#### What to work on
Output the full material exactly as it appears here.
-------
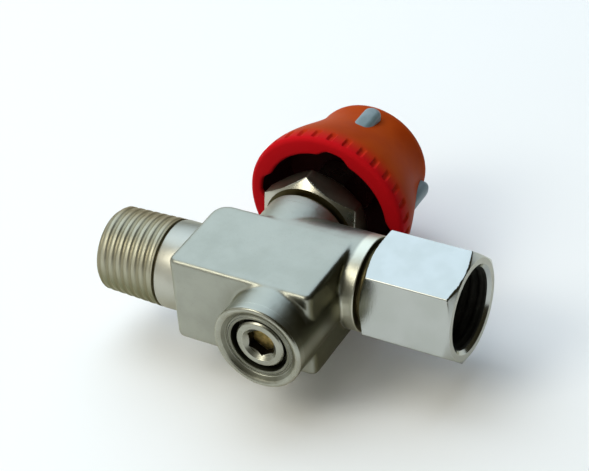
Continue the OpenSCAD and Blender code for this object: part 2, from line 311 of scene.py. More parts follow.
def roundedBlock(name, low, high, radii, edge, steps=5):
    # a block with its own radius on each upright corner and one radius on its top and bottom edges
    corners = [(low[0], low[1], 1, 1), (high[0], low[1], -1, 1), (high[0], high[1], -1, -1),
               (low[0], high[1], 1, -1)]
    rows = [(edge * (1 - math.sin(t)), low[2] + edge * (1 - math.cos(t)))
            for t in (math.pi / 2 * i / steps for i in range(steps + 1))]
    rows += [(inset, low[2] + high[2] - z) for inset, z in rows[::-1]]
    bm = bmesh.new()
    rings = []
    for inset, z in rows:
        ring = []
        for k, (x, y, wayX, wayY) in enumerate(corners):
            r = radii[k]
            for i in range(steps * 2 + 1):
                a = math.pi + math.pi / 2 * (k + i / (steps * 2))
                ring.append(bm.verts.new(((x + wayX * r + (r - inset) * math.cos(a)) * mm,
                                          (y + wayY * r + (r - inset) * math.sin(a)) * mm, z * mm)))
        rings.append(ring)
    for ring, after in zip(rings, rings[1:]):
        bridge(bm, ring, after)
    bm.faces.new(rings[0][::-1])
    bm.faces.new(rings[-1])
    return finishMesh(bm, name)


def spaced(points, step):
    # adds points along a closed outline so that none lie further apart than step
    out = []
    for (r0, s0), (r1, s1) in zip(points, points[1:] + points[:1]):
        count = max(1, math.ceil(math.hypot(r1 - r0, s1 - s0) / step))
        out += [(r0 + (r1 - r0) * i / count, s0 + (s1 - s0) * i / count) for i in range(count)]
    return out


def rounded(points, radii, steps=3):
    # takes the corners off a closed outline, each with its own radius
    out = []
    for i, p in enumerate(points):
        a, b, c = (Vector(q) for q in (points[i - 1], p, points[(i + 1) % len(points)]))
        cut = min(radii[i], (a - b).length * 0.45, (c - b).length * 0.45)
        if cut < 1e-4 or p[0] < 1e-6:
            out.append(tuple(p))
            continue
        start = b + (a - b).normalized() * cut
        end = b + (c - b).normalized() * cut
        for t in (k / steps for k in range(steps + 1)):
            out.append(tuple(start * (1 - t) ** 2 + b * 2 * t * (1 - t) + end * t ** 2))
    return out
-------
#### Written response
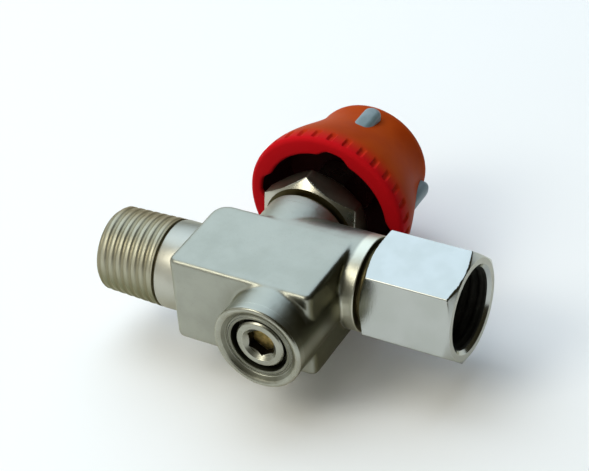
Continue the OpenSCAD and Blender code for this object: part 2, from line 311 of scene.py. More parts follow.
def roundedBlock(name, low, high, radii, edge, steps=5):
    # a block with its own radius on each upright corner and one radius on its top and bottom edges
    corners = [(low[0], low[1], 1, 1), (high[0], low[1], -1, 1), (high[0], high[1], -1, -1),
               (low[0], high[1], 1, -1)]
    rows = [(edge * (1 - math.sin(t)), low[2] + edge * (1 - math.cos(t)))
            for t in (math.pi / 2 * i / steps for i in range(steps + 1))]
    rows += [(inset, low[2] + high[2] - z) for inset, z in rows[::-1]]
    bm = bmesh.new()
    rings = []
    for inset, z in rows:
        ring = []
        for k, (x, y, wayX, wayY) in enumerate(corners):
            r = radii[k]
            for i in range(steps * 2 + 1):
                a = math.pi + math.pi / 2 * (k + i / (steps * 2))
                ring.append(bm.verts.new(((x + wayX * r + (r - inset) * math.cos(a)) * mm,
                                          (y + wayY * r + (r - inset) * math.sin(a)) * mm, z * mm)))
        rings.append(ring)
    for ring, after in zip(rings, rings[1:]):
        bridge(bm, ring, after)
    bm.faces.new(rings[0][::-1])
    bm.faces.new(rings[-1])
    return finishMesh(bm, name)


def spaced(points, step):
    # adds points along a closed outline so that none lie further apart than step
    out = []
    for (r0, s0), (r1, s1) in zip(points, points[1:] + points[:1]):
        count = max(1, math.ceil(math.hypot(r1 - r0, s1 - s0) / step))
        out += [(r0 + (r1 - r0) * i / count, s0 + (s1 - s0) * i / count) for i in range(count)]
    return out


def rounded(points, radii, steps=3):
    # takes the corners off a closed outline, each with its own radius
    out = []
    for i, p in enumerate(points):
        a, b, c = (Vector(q) for q in (points[i - 1], p, points[(i + 1) % len(points)]))
        cut = min(radii[i], (a - b).length * 0.45, (c - b).length * 0.45)
        if cut < 1e-4 or p[0] < 1e-6:
            out.append(tuple(p))
            continue
        start = b + (a - b).normalized() * cut
        end = b + (c - b).normalized() * cut
        for t in (k / steps for k in range(steps + 1)):
            out.append(tuple(start * (1 - t) ** 2 + b * 2 * t * (1 - t) + end * t ** 2))
    return out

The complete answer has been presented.